National Association of Pension Funds (NAPF) chief executive Joanne Segars said: "We welcome the focus on value for money but caution that charge caps are just one aspect of good value in defined contribution schemes, along with appropriate default funds, good governance and clear communications.

"We do not think that the Government's recommendation for provider-level independent governance committees goes far enough and risks not being aligned with the long-term interests of scheme members. We believe employer-level independent governance committees would work better for scheme members."

She added: "The reforms to pensions announced in the Budget are still being digested but it is abundantly clear that pension schemes will be expected to deliver the lion's share of those changes in the coming months. We fully support steps that give pension schemes the freedom to offer their members appealing and good value ways to save for their retirement, but the right timescales and proper guidance need to be made available to pension schemes so they can provide their members with a consistently high quality service."

Capita Employee Benefits head of DC consulting Gary Smith said that he welcomed the cap "in principle" and said that as larger employers currently enjoy a much lower charge than 0.75%, the charge cap may become a 'target' for pension providers to work toward as opposed to a maximum threshold that should not be exceeded.

He added: "Given the recent announcement that those approaching retirement will receive guidance – under the 'guidance guarantee' – and, as the delivery of this guidance will be either from the trust or the provider, it may be that larger employers see their charges rise to accommodate the cost of this new duty."

Buck Consultants head of pensions policy Kevin LeGrand said: "On the face of it, the extensive package of reforms proposed are welcome in principle in their aim to address the weaknesses in the system identified by previous reviews.
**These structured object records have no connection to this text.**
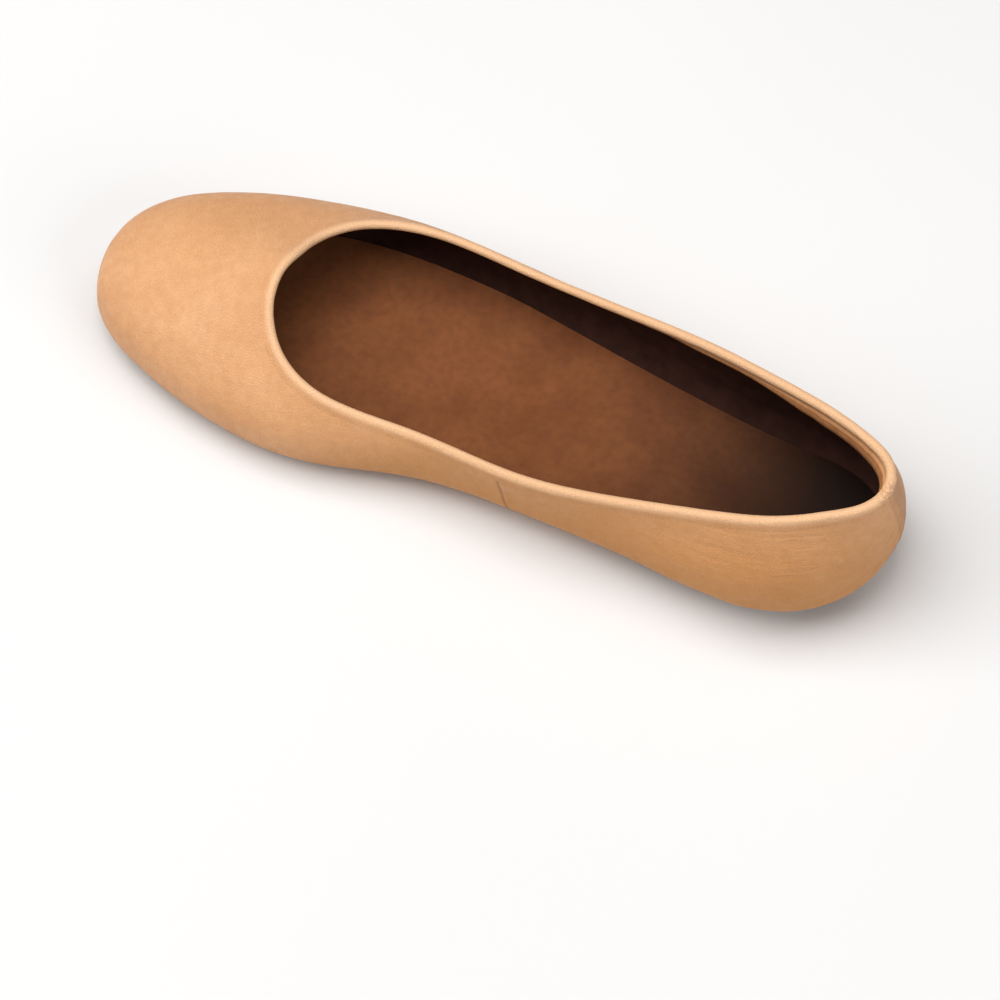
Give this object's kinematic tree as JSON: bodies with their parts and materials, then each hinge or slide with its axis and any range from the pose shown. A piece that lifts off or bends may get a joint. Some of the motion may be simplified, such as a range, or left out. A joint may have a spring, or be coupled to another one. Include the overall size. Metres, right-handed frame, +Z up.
{
  "type": "ballet flat",
  "caption": "Slip-on ballet flat for the right foot: smooth tan leather upper with an open throat, folded topline binding, insole, thin sole and low heel lift.",
  "frame": {"origin": "on the floor, under the middle of the shoe's length and width", "axes": "+X from the heel to the toe, +Y to the inner side of the foot, +Z up"},
  "size_m": [0.2548, 0.0852, 0.0564],
  "materials": {
    "tan_leather": "smooth tan leather with a fine grain and a soft sheen",
    "edge_leather": "the same tan leather, rolled thin over the topline",
    "brown_lining": "matt dark brown lining leather",
    "sole_rubber": "matt brown rubber",
    "lift_rubber": "matt dark brown rubber"
  },
  "bodies": {
    "root": {"upper": "tan_leather", "topline_binding": "edge_leather", "insole": "brown_lining", "outsole": "sole_rubber", "heel_lift": "lift_rubber"}
  },
  "joints": []
}
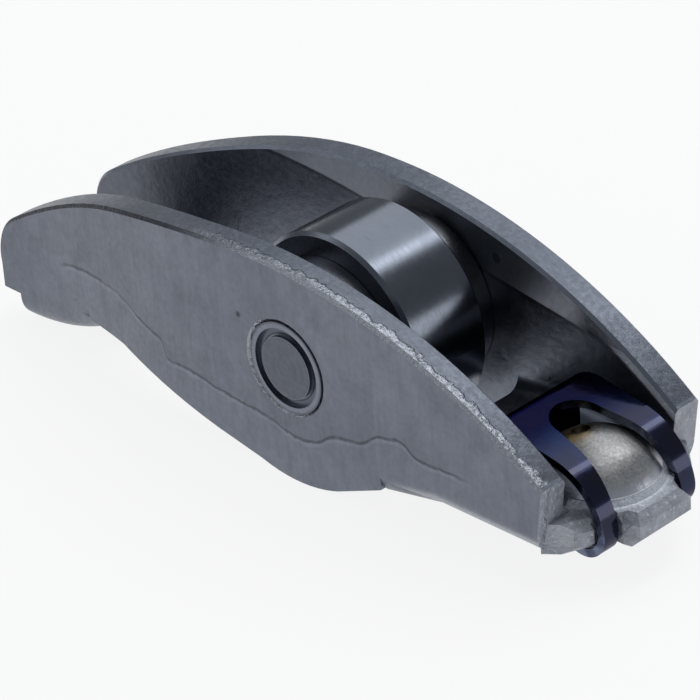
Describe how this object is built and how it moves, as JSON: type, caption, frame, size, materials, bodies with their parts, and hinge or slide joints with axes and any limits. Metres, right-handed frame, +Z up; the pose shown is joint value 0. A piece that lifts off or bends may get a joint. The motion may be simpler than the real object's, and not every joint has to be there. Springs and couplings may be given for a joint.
{
  "type": "roller finger follower rocker arm",
  "caption": "Pressed steel roller rocker arm: curved channel-shaped lever with a domed pivot socket and spring clip at one end, a roller on a needle bearing, and a valve pad at the other.",
  "frame": {"origin": "centre of the pivot ball that the domed socket takes", "axes": "+X from the roller towards the socket end lip, +Y along the roller axle, +Z up on the cam side; the part stands on its lower edges as modelled"},
  "size_m": [0.0658, 0.018, 0.0184],
  "materials": {
    "pressed_steel": "satin, blasted and oiled grey steel",
    "axle_steel": "satin ground steel",
    "roller_steel": "ground and polished bearing steel",
    "washer_steel": "ground steel",
    "needle_steel": "polished bearing steel",
    "blued_spring_steel": "blued spring steel, smooth"
  },
  "bodies": {
    "lever": {"lever_body": "pressed_steel", "axle_pin": "axle_steel", "retaining_clip": "blued_spring_steel"},
    "roller": {"roller_ring": "roller_steel"},
    "needle_set": {"needle_01": "needle_steel", "needle_02": "needle_steel", "needle_03": "needle_steel", "needle_04": "needle_steel", "needle_05": "needle_steel", "needle_06": "needle_steel", "needle_07": "needle_steel", "needle_08": "needle_steel", "needle_09": "needle_steel", "needle_10": "needle_steel", "needle_11": "needle_steel", "needle_12": "needle_steel", "needle_13": "needle_steel", "needle_14": "needle_steel", "needle_15": "needle_steel", "needle_16": "needle_steel", "needle_17": "needle_steel", "needle_18": "needle_steel"},
    "washer_left": {"thrust_washer_left": "washer_steel"},
    "washer_right": {"thrust_washer_right": "washer_steel"}
  },
  "joints": [
    {"name": "roller_spin", "type": "hinge", "parent": "lever", "child": "roller", "pos_m": [-0.0229, 0, 0.0071], "axis": [0, 1, 0], "continuous": true},
    {"name": "needle_orbit", "type": "hinge", "parent": "lever", "child": "needle_set", "pos_m": [-0.0229, 0, 0.0071], "axis": [0, 1, 0], "continuous": true},
    {"name": "washer_left_spin", "type": "hinge", "parent": "lever", "child": "washer_left", "pos_m": [-0.0229, 0, 0.0071], "axis": [0, 1, 0], "continuous": true},
    {"name": "washer_right_spin", "type": "hinge", "parent": "lever", "child": "washer_right", "pos_m": [-0.0229, 0, 0.0071], "axis": [0, 1, 0], "continuous": true}
  ],
  "couplings": [
    {"joint": "needle_orbit", "follows": "roller_spin", "ratio": 0.5852}
  ]
}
The DWP appears to have listened to expert advice regarding governance issues, but resolving one may simply create a new issue elsewhere."

Broadstone pensions consultant David Brooks said: "A charge cap is good for consumers currently being auto enrolled into a pension scheme and the announcement does give much needed certainty to proceedings.

"However, we would still question the relevance for schemes being used for auto enrolment as employers will be able to achieve this target with relative ease. The pensions market, unlike the energy market, is very competitive. The big question now is what next and all eyes are on the providers."

CBI director for employment and skills Neil Carberry said: "We do not think capping fees at this level is wise, especially as schemes will now have to provide expensive advice to every member following last week's Budget."

Deloitte insurance partner Andrew Power said: "A charge cap on default funds can play a role in dealing with charges that are clearly extreme. However, the cap will only really affect very small or very old schemes, as newer schemes, and those of mid-size or above, have charges that are already below the cap levels."

He added: "The real issue continues to be ensuring a competitive market in an environment where the ultimate beneficiaries of lower charges, the employees, are not the decision makers in scheme design and charging."

IncreaseYourPension.co.uk founder Craig Palfrey said: "Far from allowing more freedom with their money, this announcement spells bad news for the industry as a whole, both for potential investors and fund managers alike. There is now little incentive for schemes to offer investment choice for fear of looking expensive."

Aon Hewitt DC consultant Debbie Falvey welcomed the charge cap announcement and said: "It will be interesting to see how these changes - whereby members are required to opt in to advice - will interact with the need to make/understand the new retirement options set out in the Budget."

JLT Employee Benefits CEO Mark Wood said: "The Government's introduction of a charge cap has been long mooted and we welcome the pragmatic action being taken."